▶ **Written exercise**
Go through the listing and write out all of it exactly.
-*-*-
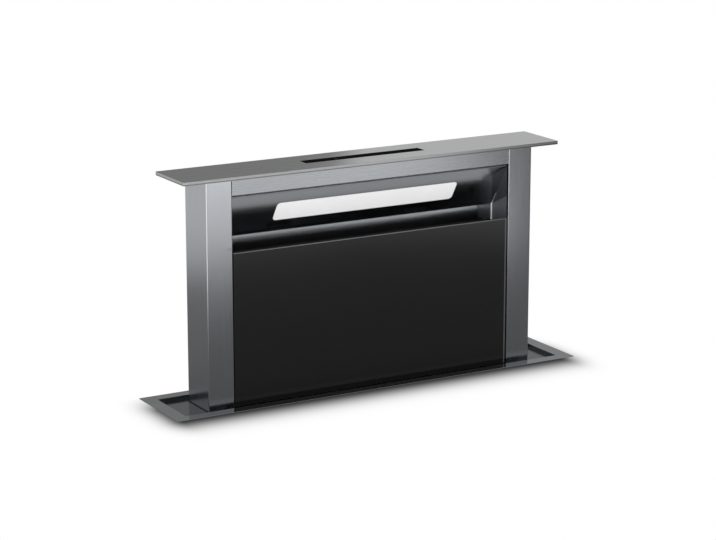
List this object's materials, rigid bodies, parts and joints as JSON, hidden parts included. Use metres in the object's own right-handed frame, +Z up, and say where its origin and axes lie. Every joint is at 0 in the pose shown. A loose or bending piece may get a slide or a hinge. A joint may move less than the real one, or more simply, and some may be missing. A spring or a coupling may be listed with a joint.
{
  "type": "downdraft vent",
  "caption": "Worktop downdraft extractor raised from its flange: steel column with a lit intake, black glass front, touch strip, belt lift, blower and housing below.",
  "frame": {"origin": "middle of the worktop cut-out, on the plane of the worktop's surface where the flange rests", "axes": "+Z up, +X to the cook's right along the flange, -Y towards the cook, the side of the glass front"},
  "size_m": [0.9, 0.3434, 1.069],
  "materials": {
    "polished_steel": "polished, nearly mirror bright",
    "brushed_steel": "finely brushed",
    "zinc_sheet": "galvanised, dull",
    "bright_steel": "bright zinc plated",
    "black_metal": "black, satin",
    "white_metal": "white, satin",
    "black_rubber": "matt",
    "black_glass": "black backed, glossy",
    "circuit_board": "green lacquer",
    "lamp_board": "white lacquer",
    "black_plastic": "fine grain",
    "grey_plastic": "fine grain",
    "white_plastic": "low friction acetal",
    "lit_diffuser": "lit frosted acrylic",
    "cast_aluminium": "die cast",
    "filter_aluminium": "satin"
  },
  "bodies": {
    "housing": {"worktop_flange": "polished_steel", "wiper_seal": "black_rubber", "housing_back": "zinc_sheet", "housing_front": "zinc_sheet", "housing_sides": "zinc_sheet", "housing_floor": "zinc_sheet", "guide_rails": "bright_steel", "drive_belts": "black_rubber", "idler_axles": "zinc_sheet", "shaft_bearings": "black_plastic", "lift_gearbox": "cast_aluminium", "lift_motor": "black_metal", "blower_case": "zinc_sheet", "blower_cover": "zinc_sheet", "scroll": "black_plastic", "blower_motor": "black_metal", "motor_bracket": "zinc_sheet", "outlet_collar": "black_plastic", "control_box": "grey_plastic", "control_board": "circuit_board", "control_cover": "grey_plastic", "mains_gland": "black_plastic", "case_screws": "bright_steel"},
    "column": {"top_plate": "brushed_steel", "plate_stiffener": "black_plastic", "touch_panel": "black_glass", "touch_board": "circuit_board", "left_pillar": "brushed_steel", "right_pillar": "brushed_steel", "front_fascia": "brushed_steel", "light_deflector": "brushed_steel", "led_diffuser": "lit_diffuser", "led_housing": "white_metal", "led_board": "lamp_board", "back_panel": "brushed_steel", "head_beam": "zinc_sheet", "lower_apron": "brushed_steel", "grease_trough": "brushed_steel", "filter_guides": "zinc_sheet", "magnet_catches": "black_plastic", "carriage_frame": "zinc_sheet", "carriage_plates": "zinc_sheet", "glide_blocks": "white_plastic", "belt_clamps": "black_metal", "column_screws": "bright_steel"},
    "glass_front": {"glass_panel": "black_glass", "glass_carrier": "black_metal"},
    "left_filter": {"left_filter_frame": "filter_aluminium", "left_filter_mesh": "filter_aluminium"},
    "right_filter": {"right_filter_frame": "filter_aluminium", "right_filter_mesh": "filter_aluminium"},
    "drive_axle": {"drive_shaft": "bright_steel", "drive_pulleys": "cast_aluminium"},
    "left_idler_pulley": {"left_idler": "white_plastic"},
    "right_idler_pulley": {"right_idler": "white_plastic"},
    "fan_wheel": {"impeller": "grey_plastic"},
    "front_flap": {"front_damper_flap": "black_plastic"},
    "rear_flap": {"rear_damper_flap": "black_plastic"},
    "left_foot": {"left_levelling_foot": "bright_steel"},
    "right_foot": {"right_levelling_foot": "bright_steel"}
  },
  "joints": [
    {"name": "column_rise", "type": "slide", "parent": "housing", "child": "column", "axis": [0, 0, 1], "range_m": [-0.448, 0]},
    {"name": "glass_tilt", "type": "hinge", "parent": "column", "child": "glass_front", "pos_m": [0, -0.037, 0.004], "axis": [1, 0, 0], "range_deg": [0, 25]},
    {"name": "left_filter_lift", "type": "slide", "parent": "column", "child": "left_filter", "axis": [0, 0, 1], "range_m": [0, 0.03]},
    {"name": "right_filter_lift", "type": "slide", "parent": "column", "child": "right_filter", "axis": [0, 0, 1], "range_m": [0, 0.03]},
    {"name": "drive_turn", "type": "hinge", "parent": "housing", "child": "drive_axle", "pos_m": [0, -0.02, -0.575], "axis": [1, 0, 0], "range_deg": [0, 1605]},
    {"name": "left_idler_turn", "type": "hinge", "parent": "housing", "child": "left_idler_pulley", "pos_m": [-0.39, -0.02, -0.04], "axis": [1, 0, 0], "range_deg": [0, 1605]},
    {"name": "right_idler_turn", "type": "hinge", "parent": "housing", "child": "right_idler_pulley", "pos_m": [0.39, -0.02, -0.04], "axis": [1, 0, 0], "range_deg": [0, 1605]},
    {"name": "fan_spin", "type": "hinge", "parent": "housing", "child": "fan_wheel", "pos_m": [-0.02, -0.15, -0.415], "axis": [0, 1, 0], "continuous": true},
    {"name": "front_flap_swing", "type": "hinge", "parent": "housing", "child": "front_flap", "pos_m": [0.178, -0.165, -0.347], "axis": [0, 0, 1], "range_deg": [0, 75]},
    {"name": "rear_flap_swing", "type": "hinge", "parent": "housing", "child": "rear_flap", "pos_m": [0.178, -0.165, -0.347], "axis": [0, 0, 1], "range_deg": [-75, 0]},
    {"name": "left_foot_adjust", "type": "slide", "parent": "housing", "child": "left_foot", "axis": [0, 0, -1], "range_m": [0, 0.025]},
    {"name": "right_foot_adjust", "type": "slide", "parent": "housing", "child": "right_foot", "axis": [0, 0, -1], "range_m": [0, 0.025]}
  ],
  "couplings": [
    {"joint": "drive_turn", "follows": "column_rise", "rad_per_m": -62.5},
    {"joint": "left_idler_turn", "follows": "column_rise", "rad_per_m": -62.5},
    {"joint": "right_idler_turn", "follows": "column_rise", "rad_per_m": -62.5},
    {"joint": "rear_flap_swing", "follows": "front_flap_swing", "ratio": -1}
  ]
}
-*-*-
▶ **Task output**
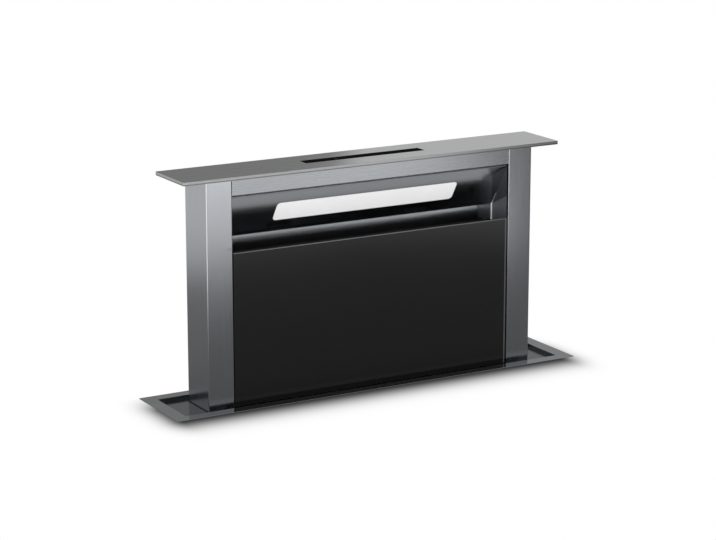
List this object's materials, rigid bodies, parts and joints as JSON, hidden parts included. Use metres in the object's own right-handed frame, +Z up, and say where its origin and axes lie. Every joint is at 0 in the pose shown. A loose or bending piece may get a slide or a hinge. A joint may move less than the real one, or more simply, and some may be missing. A spring or a coupling may be listed with a joint.
{
  "type": "downdraft vent",
  "caption": "Worktop downdraft extractor raised from its flange: steel column with a lit intake, black glass front, touch strip, belt lift, blower and housing below.",
  "frame": {"origin": "middle of the worktop cut-out, on the plane of the worktop's surface where the flange rests", "axes": "+Z up, +X to the cook's right along the flange, -Y towards the cook, the side of the glass front"},
  "size_m": [0.9, 0.3434, 1.069],
  "materials": {
    "polished_steel": "polished, nearly mirror bright",
    "brushed_steel": "finely brushed",
    "zinc_sheet": "galvanised, dull",
    "bright_steel": "bright zinc plated",
    "black_metal": "black, satin",
    "white_metal": "white, satin",
    "black_rubber": "matt",
    "black_glass": "black backed, glossy",
    "circuit_board": "green lacquer",
    "lamp_board": "white lacquer",
    "black_plastic": "fine grain",
    "grey_plastic": "fine grain",
    "white_plastic": "low friction acetal",
    "lit_diffuser": "lit frosted acrylic",
    "cast_aluminium": "die cast",
    "filter_aluminium": "satin"
  },
  "bodies": {
    "housing": {"worktop_flange": "polished_steel", "wiper_seal": "black_rubber", "housing_back": "zinc_sheet", "housing_front": "zinc_sheet", "housing_sides": "zinc_sheet", "housing_floor": "zinc_sheet", "guide_rails": "bright_steel", "drive_belts": "black_rubber", "idler_axles": "zinc_sheet", "shaft_bearings": "black_plastic", "lift_gearbox": "cast_aluminium", "lift_motor": "black_metal", "blower_case": "zinc_sheet", "blower_cover": "zinc_sheet", "scroll": "black_plastic", "blower_motor": "black_metal", "motor_bracket": "zinc_sheet", "outlet_collar": "black_plastic", "control_box": "grey_plastic", "control_board": "circuit_board", "control_cover": "grey_plastic", "mains_gland": "black_plastic", "case_screws": "bright_steel"},
    "column": {"top_plate": "brushed_steel", "plate_stiffener": "black_plastic", "touch_panel": "black_glass", "touch_board": "circuit_board", "left_pillar": "brushed_steel", "right_pillar": "brushed_steel", "front_fascia": "brushed_steel", "light_deflector": "brushed_steel", "led_diffuser": "lit_diffuser", "led_housing": "white_metal", "led_board": "lamp_board", "back_panel": "brushed_steel", "head_beam": "zinc_sheet", "lower_apron": "brushed_steel", "grease_trough": "brushed_steel", "filter_guides": "zinc_sheet", "magnet_catches": "black_plastic", "carriage_frame": "zinc_sheet", "carriage_plates": "zinc_sheet", "glide_blocks": "white_plastic", "belt_clamps": "black_metal", "column_screws": "bright_steel"},
    "glass_front": {"glass_panel": "black_glass", "glass_carrier": "black_metal"},
    "left_filter": {"left_filter_frame": "filter_aluminium", "left_filter_mesh": "filter_aluminium"},
    "right_filter": {"right_filter_frame": "filter_aluminium", "right_filter_mesh": "filter_aluminium"},
    "drive_axle": {"drive_shaft": "bright_steel", "drive_pulleys": "cast_aluminium"},
    "left_idler_pulley": {"left_idler": "white_plastic"},
    "right_idler_pulley": {"right_idler": "white_plastic"},
    "fan_wheel": {"impeller": "grey_plastic"},
    "front_flap": {"front_damper_flap": "black_plastic"},
    "rear_flap": {"rear_damper_flap": "black_plastic"},
    "left_foot": {"left_levelling_foot": "bright_steel"},
    "right_foot": {"right_levelling_foot": "bright_steel"}
  },
  "joints": [
    {"name": "column_rise", "type": "slide", "parent": "housing", "child": "column", "axis": [0, 0, 1], "range_m": [-0.448, 0]},
    {"name": "glass_tilt", "type": "hinge", "parent": "column", "child": "glass_front", "pos_m": [0, -0.037, 0.004], "axis": [1, 0, 0], "range_deg": [0, 25]},
    {"name": "left_filter_lift", "type": "slide", "parent": "column", "child": "left_filter", "axis": [0, 0, 1], "range_m": [0, 0.03]},
    {"name": "right_filter_lift", "type": "slide", "parent": "column", "child": "right_filter", "axis": [0, 0, 1], "range_m": [0, 0.03]},
    {"name": "drive_turn", "type": "hinge", "parent": "housing", "child": "drive_axle", "pos_m": [0, -0.02, -0.575], "axis": [1, 0, 0], "range_deg": [0, 1605]},
    {"name": "left_idler_turn", "type": "hinge", "parent": "housing", "child": "left_idler_pulley", "pos_m": [-0.39, -0.02, -0.04], "axis": [1, 0, 0], "range_deg": [0, 1605]},
    {"name": "right_idler_turn", "type": "hinge", "parent": "housing", "child": "right_idler_pulley", "pos_m": [0.39, -0.02, -0.04], "axis": [1, 0, 0], "range_deg": [0, 1605]},
    {"name": "fan_spin", "type": "hinge", "parent": "housing", "child": "fan_wheel", "pos_m": [-0.02, -0.15, -0.415], "axis": [0, 1, 0], "continuous": true},
    {"name": "front_flap_swing", "type": "hinge", "parent": "housing", "child": "front_flap", "pos_m": [0.178, -0.165, -0.347], "axis": [0, 0, 1], "range_deg": [0, 75]},
    {"name": "rear_flap_swing", "type": "hinge", "parent": "housing", "child": "rear_flap", "pos_m": [0.178, -0.165, -0.347], "axis": [0, 0, 1], "range_deg": [-75, 0]},
    {"name": "left_foot_adjust", "type": "slide", "parent": "housing", "child": "left_foot", "axis": [0, 0, -1], "range_m": [0, 0.025]},
    {"name": "right_foot_adjust", "type": "slide", "parent": "housing", "child": "right_foot", "axis": [0, 0, -1], "range_m": [0, 0.025]}
  ],
  "couplings": [
    {"joint": "drive_turn", "follows": "column_rise", "rad_per_m": -62.5},
    {"joint": "left_idler_turn", "follows": "column_rise", "rad_per_m": -62.5},
    {"joint": "right_idler_turn", "follows": "column_rise", "rad_per_m": -62.5},
    {"joint": "rear_flap_swing", "follows": "front_flap_swing", "ratio": -1}
  ]
}